Selecting the Right Configuration
The choice between FRP standalone proportional valves, FRI integrated assemblies, and FRV selector valves depends on three factors: the gas type, the material thickness range, and the level of control system integration required.
For oxygen-assisted thin plate cutting where cost is the primary criterion, the FRP05 or FRI05 is the natural starting point. Oxygen cutting of mild steel typically operates at lower pressures (below 6 bar for thin sections), and the flow demands are moderate. The 5 mm bore handles the required flow rates without oversizing, and the analog interface is sufficient for CNC controllers with analog output capability.
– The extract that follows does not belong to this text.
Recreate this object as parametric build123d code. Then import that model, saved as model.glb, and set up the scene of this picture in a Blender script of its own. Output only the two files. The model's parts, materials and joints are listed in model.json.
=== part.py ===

For high-pressure nitrogen or compressed air cutting of thick plate, and particularly where the control system is bus-based (Siemens, Beckhoff, or similar), the FRV07 series or the FRI09 is the appropriate choice. The 7–9 mm bore provides the flow capacity required for high-pressure nitrogen at maximum nozzle diameter, and the Profinet/EtherCAT interface integrates cleanly into the CNC program without additional hardware.
For installations processing multiple materials from a single machine, where gas type changes are part of the normal production workflow, the FRV07-2/3 selector valve in combination with an FRI integrated assembly is the complete solution. This configuration eliminates manual gas changeovers, reduces operator error, and allows material-specific gas recipes to be stored as CNC programs.